THE EXERCISE — Each line of the material below should be reproduced exactly.

--- BEGIN DATA TO PROCESS ---

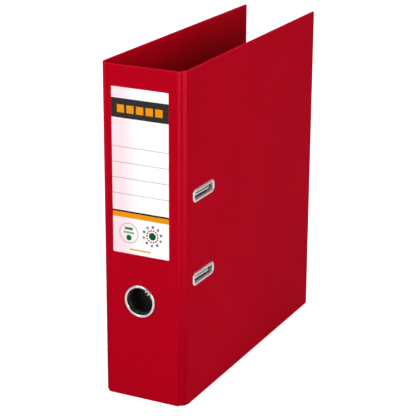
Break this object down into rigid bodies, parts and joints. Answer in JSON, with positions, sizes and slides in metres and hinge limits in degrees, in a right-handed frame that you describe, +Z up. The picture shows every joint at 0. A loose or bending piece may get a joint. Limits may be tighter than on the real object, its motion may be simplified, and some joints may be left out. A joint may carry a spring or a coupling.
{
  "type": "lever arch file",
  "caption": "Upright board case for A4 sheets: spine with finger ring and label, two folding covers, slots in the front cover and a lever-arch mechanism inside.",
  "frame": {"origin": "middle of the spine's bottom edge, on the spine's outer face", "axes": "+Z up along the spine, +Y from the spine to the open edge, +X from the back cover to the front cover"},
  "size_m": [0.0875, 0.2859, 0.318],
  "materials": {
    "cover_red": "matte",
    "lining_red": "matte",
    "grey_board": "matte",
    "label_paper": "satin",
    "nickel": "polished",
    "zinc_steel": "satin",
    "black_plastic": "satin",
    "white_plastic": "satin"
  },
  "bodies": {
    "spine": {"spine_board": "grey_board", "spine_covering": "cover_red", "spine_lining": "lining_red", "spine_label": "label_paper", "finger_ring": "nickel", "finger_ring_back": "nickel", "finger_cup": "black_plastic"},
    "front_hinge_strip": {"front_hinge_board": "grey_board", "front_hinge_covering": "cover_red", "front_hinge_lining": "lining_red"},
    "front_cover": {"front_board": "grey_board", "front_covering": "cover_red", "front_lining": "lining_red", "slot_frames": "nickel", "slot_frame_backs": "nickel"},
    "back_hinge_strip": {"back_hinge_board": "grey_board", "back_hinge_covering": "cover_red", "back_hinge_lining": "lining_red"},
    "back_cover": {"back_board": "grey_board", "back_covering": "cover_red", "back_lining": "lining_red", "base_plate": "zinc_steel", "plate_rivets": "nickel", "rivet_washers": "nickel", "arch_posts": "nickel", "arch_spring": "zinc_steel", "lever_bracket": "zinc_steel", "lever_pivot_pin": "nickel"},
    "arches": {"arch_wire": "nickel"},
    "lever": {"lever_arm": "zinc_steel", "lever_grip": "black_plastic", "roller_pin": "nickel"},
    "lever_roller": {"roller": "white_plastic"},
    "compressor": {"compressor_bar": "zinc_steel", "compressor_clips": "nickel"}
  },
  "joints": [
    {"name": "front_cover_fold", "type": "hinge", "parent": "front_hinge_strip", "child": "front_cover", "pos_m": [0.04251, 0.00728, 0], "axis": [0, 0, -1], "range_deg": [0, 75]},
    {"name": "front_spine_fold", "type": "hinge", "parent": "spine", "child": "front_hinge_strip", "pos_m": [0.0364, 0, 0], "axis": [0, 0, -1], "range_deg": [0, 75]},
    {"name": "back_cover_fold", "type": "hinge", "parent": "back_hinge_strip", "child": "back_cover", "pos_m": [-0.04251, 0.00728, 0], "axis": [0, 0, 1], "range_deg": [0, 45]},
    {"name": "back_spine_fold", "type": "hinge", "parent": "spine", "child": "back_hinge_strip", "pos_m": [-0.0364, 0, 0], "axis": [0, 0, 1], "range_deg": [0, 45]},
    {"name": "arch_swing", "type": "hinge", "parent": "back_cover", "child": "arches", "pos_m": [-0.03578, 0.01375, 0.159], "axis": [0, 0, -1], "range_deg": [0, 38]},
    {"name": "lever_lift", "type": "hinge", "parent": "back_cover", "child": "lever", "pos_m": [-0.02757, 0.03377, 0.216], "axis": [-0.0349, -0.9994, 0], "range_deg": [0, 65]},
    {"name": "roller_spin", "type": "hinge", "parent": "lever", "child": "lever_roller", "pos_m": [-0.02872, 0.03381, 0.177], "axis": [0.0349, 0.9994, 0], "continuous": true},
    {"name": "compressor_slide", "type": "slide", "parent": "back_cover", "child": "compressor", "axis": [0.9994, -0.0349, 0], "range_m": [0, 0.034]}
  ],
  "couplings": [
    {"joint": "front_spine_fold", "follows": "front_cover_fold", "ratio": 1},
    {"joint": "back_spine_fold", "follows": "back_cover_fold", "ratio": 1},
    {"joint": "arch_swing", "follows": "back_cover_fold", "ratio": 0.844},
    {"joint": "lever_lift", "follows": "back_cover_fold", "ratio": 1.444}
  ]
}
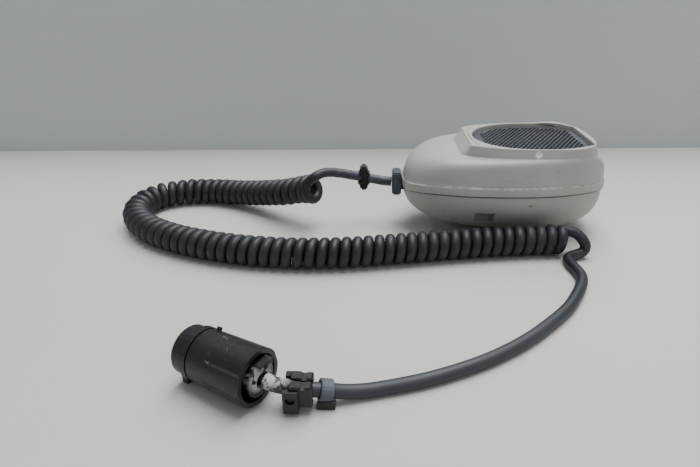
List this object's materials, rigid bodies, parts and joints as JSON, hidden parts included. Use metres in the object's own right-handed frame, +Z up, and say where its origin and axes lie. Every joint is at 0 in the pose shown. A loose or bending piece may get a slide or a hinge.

--- END DATA TO PROCESS ---

SOLUTION TO THIS PROBLEM —
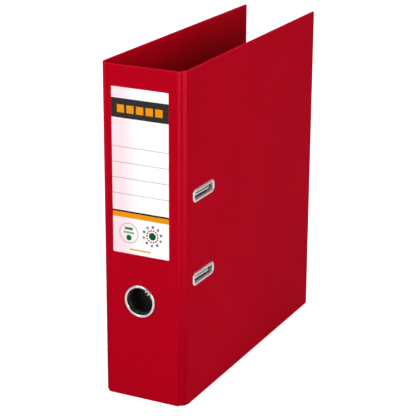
Break this object down into rigid bodies, parts and joints. Answer in JSON, with positions, sizes and slides in metres and hinge limits in degrees, in a right-handed frame that you describe, +Z up. The picture shows every joint at 0. A loose or bending piece may get a joint. Limits may be tighter than on the real object, its motion may be simplified, and some joints may be left out. A joint may carry a spring or a coupling.
{
  "type": "lever arch file",
  "caption": "Upright board case for A4 sheets: spine with finger ring and label, two folding covers, slots in the front cover and a lever-arch mechanism inside.",
  "frame": {"origin": "middle of the spine's bottom edge, on the spine's outer face", "axes": "+Z up along the spine, +Y from the spine to the open edge, +X from the back cover to the front cover"},
  "size_m": [0.0875, 0.2859, 0.318],
  "materials": {
    "cover_red": "matte",
    "lining_red": "matte",
    "grey_board": "matte",
    "label_paper": "satin",
    "nickel": "polished",
    "zinc_steel": "satin",
    "black_plastic": "satin",
    "white_plastic": "satin"
  },
  "bodies": {
    "spine": {"spine_board": "grey_board", "spine_covering": "cover_red", "spine_lining": "lining_red", "spine_label": "label_paper", "finger_ring": "nickel", "finger_ring_back": "nickel", "finger_cup": "black_plastic"},
    "front_hinge_strip": {"front_hinge_board": "grey_board", "front_hinge_covering": "cover_red", "front_hinge_lining": "lining_red"},
    "front_cover": {"front_board": "grey_board", "front_covering": "cover_red", "front_lining": "lining_red", "slot_frames": "nickel", "slot_frame_backs": "nickel"},
    "back_hinge_strip": {"back_hinge_board": "grey_board", "back_hinge_covering": "cover_red", "back_hinge_lining": "lining_red"},
    "back_cover": {"back_board": "grey_board", "back_covering": "cover_red", "back_lining": "lining_red", "base_plate": "zinc_steel", "plate_rivets": "nickel", "rivet_washers": "nickel", "arch_posts": "nickel", "arch_spring": "zinc_steel", "lever_bracket": "zinc_steel", "lever_pivot_pin": "nickel"},
    "arches": {"arch_wire": "nickel"},
    "lever": {"lever_arm": "zinc_steel", "lever_grip": "black_plastic", "roller_pin": "nickel"},
    "lever_roller": {"roller": "white_plastic"},
    "compressor": {"compressor_bar": "zinc_steel", "compressor_clips": "nickel"}
  },
  "joints": [
    {"name": "front_cover_fold", "type": "hinge", "parent": "front_hinge_strip", "child": "front_cover", "pos_m": [0.04251, 0.00728, 0], "axis": [0, 0, -1], "range_deg": [0, 75]},
    {"name": "front_spine_fold", "type": "hinge", "parent": "spine", "child": "front_hinge_strip", "pos_m": [0.0364, 0, 0], "axis": [0, 0, -1], "range_deg": [0, 75]},
    {"name": "back_cover_fold", "type": "hinge", "parent": "back_hinge_strip", "child": "back_cover", "pos_m": [-0.04251, 0.00728, 0], "axis": [0, 0, 1], "range_deg": [0, 45]},
    {"name": "back_spine_fold", "type": "hinge", "parent": "spine", "child": "back_hinge_strip", "pos_m": [-0.0364, 0, 0], "axis": [0, 0, 1], "range_deg": [0, 45]},
    {"name": "arch_swing", "type": "hinge", "parent": "back_cover", "child": "arches", "pos_m": [-0.03578, 0.01375, 0.159], "axis": [0, 0, -1], "range_deg": [0, 38]},
    {"name": "lever_lift", "type": "hinge", "parent": "back_cover", "child": "lever", "pos_m": [-0.02757, 0.03377, 0.216], "axis": [-0.0349, -0.9994, 0], "range_deg": [0, 65]},
    {"name": "roller_spin", "type": "hinge", "parent": "lever", "child": "lever_roller", "pos_m": [-0.02872, 0.03381, 0.177], "axis": [0.0349, 0.9994, 0], "continuous": true},
    {"name": "compressor_slide", "type": "slide", "parent": "back_cover", "child": "compressor", "axis": [0.9994, -0.0349, 0], "range_m": [0, 0.034]}
  ],
  "couplings": [
    {"joint": "front_spine_fold", "follows": "front_cover_fold", "ratio": 1},
    {"joint": "back_spine_fold", "follows": "back_cover_fold", "ratio": 1},
    {"joint": "arch_swing", "follows": "back_cover_fold", "ratio": 0.844},
    {"joint": "lever_lift", "follows": "back_cover_fold", "ratio": 1.444}
  ]
}
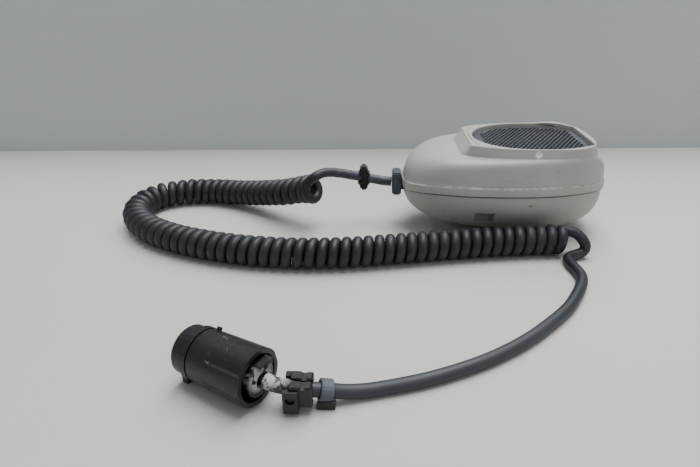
List this object's materials, rigid bodies, parts and joints as JSON, hidden parts included. Use metres in the object's own right-handed frame, +Z up, and say where its origin and axes lie. Every joint is at 0 in the pose shown. A loose or bending piece may get a slide or a hinge.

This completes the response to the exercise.